- Special to The Washington Times - Wednesday, April 16, 2025

KYIV, Ukraine — The Trump administration is optimistic that it can secure a fair peace deal between Russia and Ukraine.

Ukraine has a much more cautious, perhaps even pessimistic view. Some observers say key Trump administration figures — including Middle East envoy Steve Witkoff, who has taken a lead role in negotiations with the Kremlin — appear far too deferential to Moscow.

That dim view of the administration’s ceasefire push, at least among some foreign policy specialists in Ukraine, centers on the belief that the U.S. will not exert the kind of pressure necessary on Russia to achieve a just, lasting peace agreement.



“Basically, Witkoff just translated the message from the Kremlin. And I cannot understand what he’s mediating. He’s essentially just transmitting whatever [Russian President Vladimir] Putin says,” said Alexander Khara, a former Ukrainian diplomat and a foreign policy expert at the Center for Defense Strategies.

“We do not expect the Trump administration to exert any pressure on Russia,” Mr. Khara said. “I believe that the team in Washington believes that Ukraine is an obstacle to a reset, which is much more important to Trump than the peace and security of Ukraine and the stability and security of Europe.”

The administration fiercely rejects that narrative. President Trump said recently that he was “pissed off” at Mr. Putin for standing in the way of a peace deal. Secretary of State Marco Rubio condemned Russia’s “horrifying” Palm Sunday missile strike on the Ukrainian city of Sumy. The administration reportedly is considering major economic sanctions or secondary tariffs targeting Russia’s energy exports, which represent the lifeblood of its economy.
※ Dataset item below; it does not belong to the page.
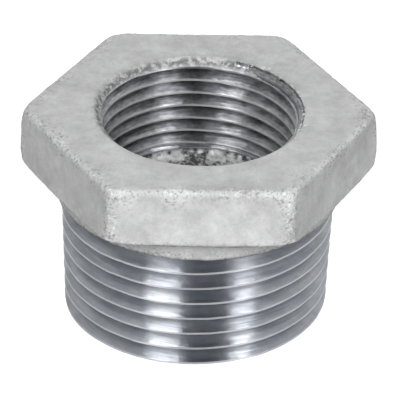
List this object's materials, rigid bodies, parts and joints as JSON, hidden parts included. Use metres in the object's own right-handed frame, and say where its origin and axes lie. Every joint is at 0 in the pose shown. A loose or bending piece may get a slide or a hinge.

After his recent meeting with Mr. Putin, Mr. Witkoff emphasized that the “key” to ending the war in Ukraine was the “five territories.” Mr. Witkoff appeared to be referring to the Crimean Peninsula, which Russia forcibly annexed in 2014, and the partially occupied regions of Luhansk, Donetsk, Zaporizhzhia and Kherson.

Mr. Witkoff argued that a deal could go much further than the future of those territories.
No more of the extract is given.